## WORK REQUIRED:
What is the number of lines that include the word "from"? Provide only that figure.

»»

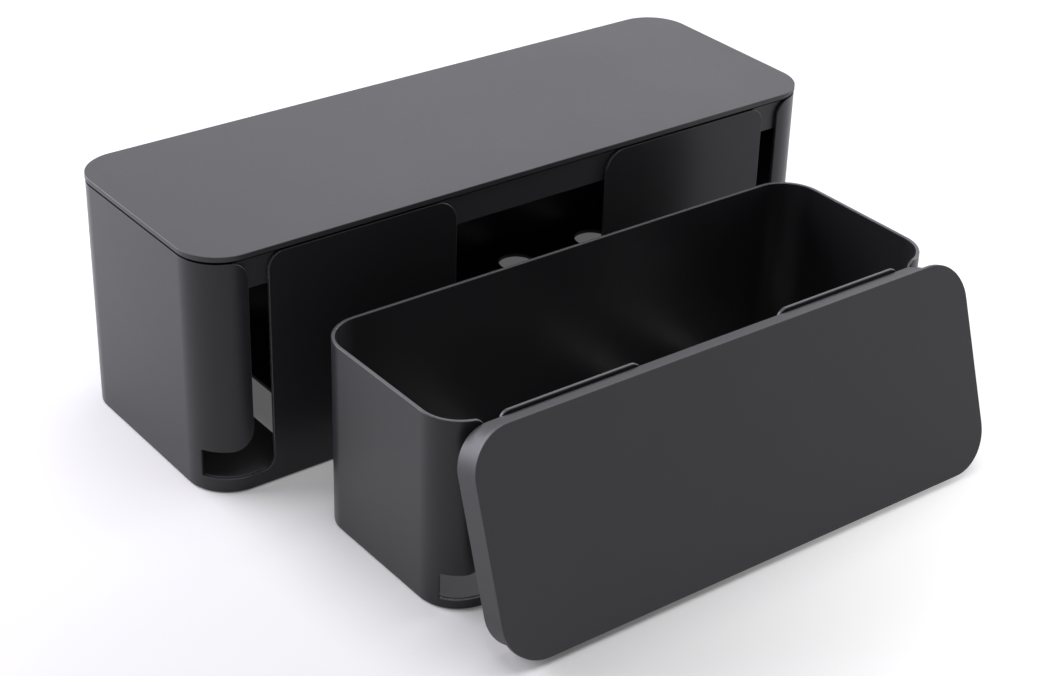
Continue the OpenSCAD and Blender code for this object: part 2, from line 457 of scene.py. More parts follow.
@dataclass(frozen=True)
class Bend:
    """Profile corner that is swept round a footprint.

    Attributes:
        inset: Distance from the box's outside.
        height: Height of the corner.
        radius: Rounding of the corner.
        edge: True for an outer edge, which takes wear and a painted highlight.
        painted_shade: True in a groove, whose colour is painted dark as painted shade.
    """

    inset: float
    height: float
    radius: float = 0.0
    edge: bool = False
    painted_shade: bool = False


def rounded_profile(bends: list[Bend]) -> list[tuple[float, float, float, float]]:
    """Rounds the square corners of a profile.

    Args:
        bends: The profile's corners in order, with two free ends.

    Returns:
        Inset, height, edge weight and painted-shade weight of each point.
    """
    points = []
    for index, bend in enumerate(bends):
        here = Vector((bend.inset, bend.height))
        if bend.radius == 0:
            points.append((here.x, here.y, 0.0, 0.0))
            continue
        come = (here - Vector((bends[index - 1].inset, bends[index - 1].height))).normalized()
        leave = (Vector((bends[index + 1].inset, bends[index + 1].height)) - here).normalized()
        centre = here + bend.radius * (leave - come)
        for step in range(ROUND_STEPS + 1):
            angle = math.pi / 2 * step / ROUND_STEPS
            place = centre + bend.radius * (math.sin(angle) * come - math.cos(angle) * leave)
            weight = math.sin(2 * angle) if bend.edge else 0.0
            points.append((place.x, place.y, weight, float(bend.painted_shade)))
    return points


# ---------------------------------------------------------------------------
# Node trees
# ---------------------------------------------------------------------------

Feed = Union[bpy.types.NodeSocket, float, tuple]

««

## ANSWER TO THE TASK:
2